* [Task requirements]
Restate the opening lines of the material below word for word, stopping after the line that contains "# end lying".

* [Provided data]

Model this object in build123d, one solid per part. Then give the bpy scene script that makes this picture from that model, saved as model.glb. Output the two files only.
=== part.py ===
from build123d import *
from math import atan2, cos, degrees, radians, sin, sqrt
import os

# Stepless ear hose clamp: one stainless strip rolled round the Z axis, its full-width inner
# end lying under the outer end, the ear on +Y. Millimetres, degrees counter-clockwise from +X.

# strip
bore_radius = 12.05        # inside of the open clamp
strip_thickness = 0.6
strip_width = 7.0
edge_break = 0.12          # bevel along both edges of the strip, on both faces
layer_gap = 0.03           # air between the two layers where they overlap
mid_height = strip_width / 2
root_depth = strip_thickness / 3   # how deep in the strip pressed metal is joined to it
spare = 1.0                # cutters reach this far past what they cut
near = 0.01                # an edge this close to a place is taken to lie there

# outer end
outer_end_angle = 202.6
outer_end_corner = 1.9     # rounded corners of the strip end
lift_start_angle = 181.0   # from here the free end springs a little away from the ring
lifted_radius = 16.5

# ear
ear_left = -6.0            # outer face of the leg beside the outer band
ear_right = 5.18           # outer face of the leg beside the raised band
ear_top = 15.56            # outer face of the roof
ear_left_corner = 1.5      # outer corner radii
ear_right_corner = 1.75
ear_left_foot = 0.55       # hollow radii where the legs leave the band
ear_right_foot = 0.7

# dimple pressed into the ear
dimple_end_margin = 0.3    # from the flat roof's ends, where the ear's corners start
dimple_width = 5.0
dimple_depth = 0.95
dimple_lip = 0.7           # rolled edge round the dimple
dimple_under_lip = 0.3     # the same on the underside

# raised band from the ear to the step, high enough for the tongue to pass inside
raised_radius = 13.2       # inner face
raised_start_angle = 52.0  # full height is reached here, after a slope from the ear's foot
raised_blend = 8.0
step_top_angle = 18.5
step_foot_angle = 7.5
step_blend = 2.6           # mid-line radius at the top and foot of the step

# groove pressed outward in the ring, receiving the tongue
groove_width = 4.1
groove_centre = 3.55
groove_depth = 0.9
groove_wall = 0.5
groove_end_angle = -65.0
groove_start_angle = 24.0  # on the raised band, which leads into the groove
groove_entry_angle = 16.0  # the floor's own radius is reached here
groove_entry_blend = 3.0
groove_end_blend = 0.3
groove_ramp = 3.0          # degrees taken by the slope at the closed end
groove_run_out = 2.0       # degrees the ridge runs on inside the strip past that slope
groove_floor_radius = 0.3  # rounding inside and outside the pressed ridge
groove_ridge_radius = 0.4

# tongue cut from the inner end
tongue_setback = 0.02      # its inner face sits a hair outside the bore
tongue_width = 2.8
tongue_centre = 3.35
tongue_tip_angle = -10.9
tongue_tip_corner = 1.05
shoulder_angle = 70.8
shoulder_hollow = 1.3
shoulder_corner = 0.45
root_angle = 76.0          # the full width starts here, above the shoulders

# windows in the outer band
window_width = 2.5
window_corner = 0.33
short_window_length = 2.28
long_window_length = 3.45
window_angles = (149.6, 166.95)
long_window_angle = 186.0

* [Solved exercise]
Model this object in build123d, one solid per part. Then give the bpy scene script that makes this picture from that model, saved as model.glb. Output the two files only.
=== part.py ===
from build123d import *
from math import atan2, cos, degrees, radians, sin, sqrt
import os

# Stepless ear hose clamp: one stainless strip rolled round the Z axis, its full-width inner
# end lying under the outer end, the ear on +Y. Millimetres, degrees counter-clockwise from +X.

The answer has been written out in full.